The indefinite loan of the Erich Marx collection was the crucial factor in the subsequent founding of the Hamburger Bahnhof – Museum für Gegenwart in 1996. Containing many outstanding works by Joseph Beuys, Andy Warhol, Roy Lichtenstein, Robert Rauschenberg, Cy Twombly, Anselm Kiefer, Donald Judd, Julian Schnabel, and Eberhard Havekost, the collection represents significant developments in art after 1960. In 2015, Marx additionally presented the world-famous installation Das Kapital Raum 1970–1977 by Joseph Beuys to the Staatliche Museen zu Berlin as an indefinite loan. In due course, it will be given a permanent place alongside the greater part of the Marx collection in the new building of the Nationalgalerie on the Kulturforum.

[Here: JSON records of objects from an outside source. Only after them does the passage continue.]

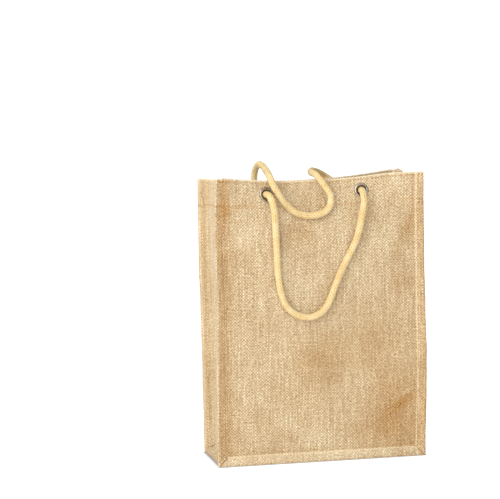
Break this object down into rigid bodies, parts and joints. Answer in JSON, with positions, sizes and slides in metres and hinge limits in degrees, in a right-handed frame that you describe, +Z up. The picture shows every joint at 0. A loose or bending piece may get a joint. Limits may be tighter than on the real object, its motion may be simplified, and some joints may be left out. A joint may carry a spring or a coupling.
{
  "type": "jute tote bag",
  "caption": "Open jute tote bag with side gussets, outward sewn seams, a hemmed mouth and braided rope handles through metal eyelets.",
  "frame": {"origin": "on the floor under the middle of the bag", "axes": "+X across the front to the viewer's right, +Y from the front panel to the back panel, +Z up to the mouth"},
  "size_m": [0.3079, 0.1205, 0.4189],
  "materials": {
    "jute": "natural jute, coarse plain weave, laminated inside, matte",
    "rope": "cream braided cotton rope, matte",
    "eyelet_metal": "dark nickel plated, polished"
  },
  "bodies": {
    "root": {"front_panel": "jute", "back_panel": "jute", "left_gusset": "jute", "right_gusset": "jute", "base_panel": "jute", "front_handle": "rope", "back_handle": "rope", "knot_front_left": "rope", "knot_front_right": "rope", "knot_back_left": "rope", "knot_back_right": "rope", "eyelet_front_left": "eyelet_metal", "eyelet_front_right": "eyelet_metal", "eyelet_back_left": "eyelet_metal", "eyelet_back_right": "eyelet_metal", "washer_front_left": "eyelet_metal", "washer_front_right": "eyelet_metal", "washer_back_left": "eyelet_metal", "washer_back_right": "eyelet_metal"}
  },
  "joints": []
}
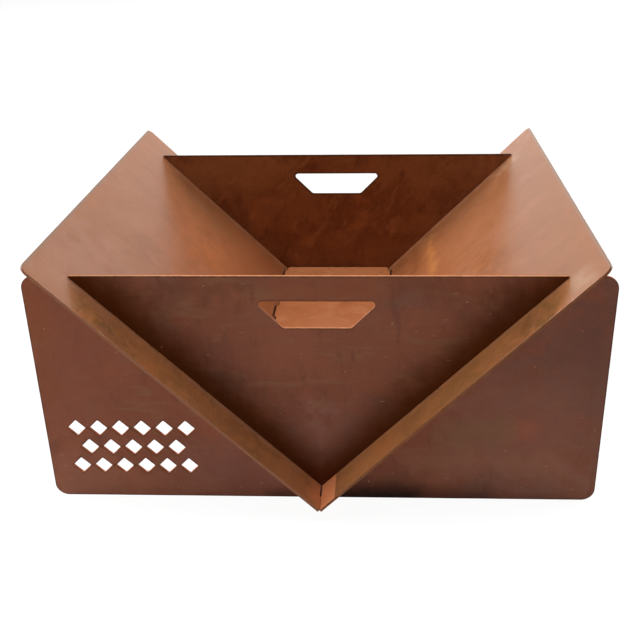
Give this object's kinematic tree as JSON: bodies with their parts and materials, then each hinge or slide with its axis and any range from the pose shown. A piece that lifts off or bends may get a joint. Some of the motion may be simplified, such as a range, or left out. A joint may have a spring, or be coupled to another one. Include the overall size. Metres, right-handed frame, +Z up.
{
  "type": "fire bowl",
  "caption": "Flat-pack V-shaped fire bowl of interlocking steel plates: upright end panels with hand holes, sloping side panels in halving joints, and a lift-out floor plate.",
  "frame": {"origin": "on the ground under the middle of the bowl", "axes": "+Z up, +X to the right along the end panels, -Y towards the front panel"},
  "size_m": [0.6, 0.545, 0.2948],
  "materials": {
    "end_panel_steel": "matte dark brown rust patina",
    "side_panel_steel": "matte brown rust patina, paler towards the top edge",
    "base_plate_steel": "matte orange rust patina"
  },
  "bodies": {
    "end_panels": {"front_panel": "end_panel_steel", "back_panel": "end_panel_steel"},
    "left_panel": {"left_panel": "side_panel_steel"},
    "right_panel": {"right_panel": "side_panel_steel"},
    "base_plate": {"base_plate": "base_plate_steel"}
  },
  "joints": [
    {"name": "left_panel_slide", "type": "slide", "parent": "end_panels", "child": "left_panel", "axis": [-0.7071, 0, 0.7071], "range_m": [0, 0.37]},
    {"name": "right_panel_slide", "type": "slide", "parent": "end_panels", "child": "right_panel", "axis": [0.7071, 0, 0.7071], "range_m": [0, 0.37]},
    {"name": "base_plate_lift", "type": "slide", "parent": "left_panel", "child": "base_plate", "axis": [0, 0, 1], "range_m": [0, 0.21]}
  ],
  "couplings": [
    {"joint": "right_panel_slide", "follows": "left_panel_slide", "ratio": 1}
  ]
}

The outstanding collection of Japanese lacquer art owned by Klaus F. Naumann was purchased by the Staatliche Museen zu Berlin in 2008 with financial support from the Stiftung Deutsche Klassenlotterie Berlin, the Cultural Foundation of the German States, and the Ernst von Siemens Art Foundation. In the following year, the Museum für Asiatische Kunst received 100 major works of traditional Japanese art as a gift from the collector. These precious objects will be exhibited in the Humboldt Forum from 2019 onward.
In 1991, gallery owner and collector Otto van de Loo donated 55 works of European post-war art to the Nationalgalerie of the Staatliche Museen zu Berlin. This generous gift made the museum a prime destination for those interested in work by the CoBrA group of artists, their associates, and their successors.